Exercise:
Repeat exactly the lines between and including those that contain "for node, shape" and "ORIGIN_Y = 333.0". Output no other line.

Information shown:
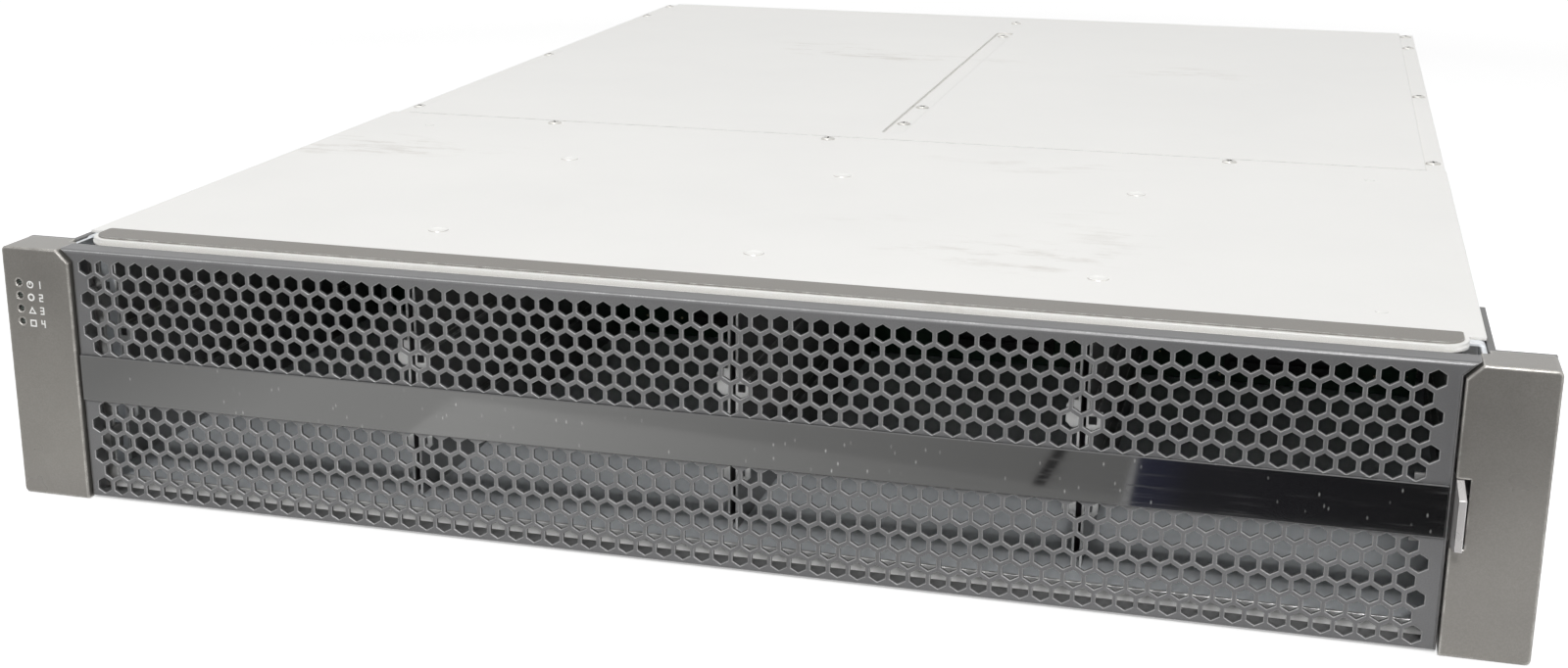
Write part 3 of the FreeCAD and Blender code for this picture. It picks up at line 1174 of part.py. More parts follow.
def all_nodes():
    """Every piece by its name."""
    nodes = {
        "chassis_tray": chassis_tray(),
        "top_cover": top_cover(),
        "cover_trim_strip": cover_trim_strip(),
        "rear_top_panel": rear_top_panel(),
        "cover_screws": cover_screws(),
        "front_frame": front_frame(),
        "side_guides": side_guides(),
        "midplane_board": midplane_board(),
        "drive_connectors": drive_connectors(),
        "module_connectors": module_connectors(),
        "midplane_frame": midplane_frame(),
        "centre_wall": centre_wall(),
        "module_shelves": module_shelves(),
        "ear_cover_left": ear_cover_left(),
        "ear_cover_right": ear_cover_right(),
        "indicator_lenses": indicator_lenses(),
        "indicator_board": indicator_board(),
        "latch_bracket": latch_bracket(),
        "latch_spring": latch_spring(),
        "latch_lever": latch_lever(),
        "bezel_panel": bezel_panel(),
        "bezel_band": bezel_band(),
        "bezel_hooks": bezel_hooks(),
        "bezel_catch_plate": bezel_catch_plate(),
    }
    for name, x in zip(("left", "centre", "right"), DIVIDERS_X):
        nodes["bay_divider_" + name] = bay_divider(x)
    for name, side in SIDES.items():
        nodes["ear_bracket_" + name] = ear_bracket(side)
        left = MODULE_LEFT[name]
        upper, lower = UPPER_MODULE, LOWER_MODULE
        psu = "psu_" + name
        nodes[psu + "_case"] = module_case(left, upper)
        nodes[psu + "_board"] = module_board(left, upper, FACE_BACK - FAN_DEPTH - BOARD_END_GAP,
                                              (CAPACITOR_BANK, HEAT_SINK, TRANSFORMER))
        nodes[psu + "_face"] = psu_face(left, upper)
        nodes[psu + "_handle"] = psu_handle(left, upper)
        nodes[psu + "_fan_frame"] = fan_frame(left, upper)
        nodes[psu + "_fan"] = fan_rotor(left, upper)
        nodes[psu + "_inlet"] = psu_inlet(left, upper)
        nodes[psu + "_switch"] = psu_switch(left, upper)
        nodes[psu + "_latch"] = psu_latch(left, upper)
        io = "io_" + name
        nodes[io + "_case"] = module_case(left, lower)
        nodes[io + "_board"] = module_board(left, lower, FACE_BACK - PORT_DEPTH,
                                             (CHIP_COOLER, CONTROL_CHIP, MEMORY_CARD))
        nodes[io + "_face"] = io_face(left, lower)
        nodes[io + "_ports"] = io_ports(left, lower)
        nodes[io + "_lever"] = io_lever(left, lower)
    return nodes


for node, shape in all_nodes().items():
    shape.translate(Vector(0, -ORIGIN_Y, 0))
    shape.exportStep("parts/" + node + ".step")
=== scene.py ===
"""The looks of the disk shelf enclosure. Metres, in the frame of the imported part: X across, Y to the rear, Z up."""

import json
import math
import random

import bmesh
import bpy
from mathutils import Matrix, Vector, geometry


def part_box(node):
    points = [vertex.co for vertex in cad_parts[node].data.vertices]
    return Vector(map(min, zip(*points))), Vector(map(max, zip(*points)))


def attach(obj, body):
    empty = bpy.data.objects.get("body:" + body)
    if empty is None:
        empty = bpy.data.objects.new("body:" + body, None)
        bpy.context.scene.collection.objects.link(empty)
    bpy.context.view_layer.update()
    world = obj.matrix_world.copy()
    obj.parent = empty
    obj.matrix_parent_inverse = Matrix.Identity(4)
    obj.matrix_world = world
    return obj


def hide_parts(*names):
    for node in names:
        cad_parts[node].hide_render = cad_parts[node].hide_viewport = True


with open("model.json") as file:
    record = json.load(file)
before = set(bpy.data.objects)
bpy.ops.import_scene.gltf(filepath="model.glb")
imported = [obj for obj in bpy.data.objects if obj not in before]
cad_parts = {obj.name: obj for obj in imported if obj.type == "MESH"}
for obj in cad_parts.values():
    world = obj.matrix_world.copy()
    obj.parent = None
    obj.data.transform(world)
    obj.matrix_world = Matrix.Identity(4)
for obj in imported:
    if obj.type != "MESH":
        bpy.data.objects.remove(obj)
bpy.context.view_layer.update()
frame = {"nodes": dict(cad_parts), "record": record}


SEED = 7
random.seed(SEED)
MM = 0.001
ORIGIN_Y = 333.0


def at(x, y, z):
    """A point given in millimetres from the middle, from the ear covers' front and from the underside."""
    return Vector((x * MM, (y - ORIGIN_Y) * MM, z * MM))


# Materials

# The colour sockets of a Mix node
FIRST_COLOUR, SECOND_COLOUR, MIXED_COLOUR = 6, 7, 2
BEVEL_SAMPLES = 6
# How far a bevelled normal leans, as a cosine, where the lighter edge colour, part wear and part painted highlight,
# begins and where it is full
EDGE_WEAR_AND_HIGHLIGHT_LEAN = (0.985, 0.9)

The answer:
for node, shape in all_nodes().items():
    shape.translate(Vector(0, -ORIGIN_Y, 0))
    shape.exportStep("parts/" + node + ".step")
=== scene.py ===
"""The looks of the disk shelf enclosure. Metres, in the frame of the imported part: X across, Y to the rear, Z up."""

import json
import math
import random

import bmesh
import bpy
from mathutils import Matrix, Vector, geometry


def part_box(node):
    points = [vertex.co for vertex in cad_parts[node].data.vertices]
    return Vector(map(min, zip(*points))), Vector(map(max, zip(*points)))


def attach(obj, body):
    empty = bpy.data.objects.get("body:" + body)
    if empty is None:
        empty = bpy.data.objects.new("body:" + body, None)
        bpy.context.scene.collection.objects.link(empty)
    bpy.context.view_layer.update()
    world = obj.matrix_world.copy()
    obj.parent = empty
    obj.matrix_parent_inverse = Matrix.Identity(4)
    obj.matrix_world = world
    return obj


def hide_parts(*names):
    for node in names:
        cad_parts[node].hide_render = cad_parts[node].hide_viewport = True


with open("model.json") as file:
    record = json.load(file)
before = set(bpy.data.objects)
bpy.ops.import_scene.gltf(filepath="model.glb")
imported = [obj for obj in bpy.data.objects if obj not in before]
cad_parts = {obj.name: obj for obj in imported if obj.type == "MESH"}
for obj in cad_parts.values():
    world = obj.matrix_world.copy()
    obj.parent = None
    obj.data.transform(world)
    obj.matrix_world = Matrix.Identity(4)
for obj in imported:
    if obj.type != "MESH":
        bpy.data.objects.remove(obj)
bpy.context.view_layer.update()
frame = {"nodes": dict(cad_parts), "record": record}


SEED = 7
random.seed(SEED)
MM = 0.001
ORIGIN_Y = 333.0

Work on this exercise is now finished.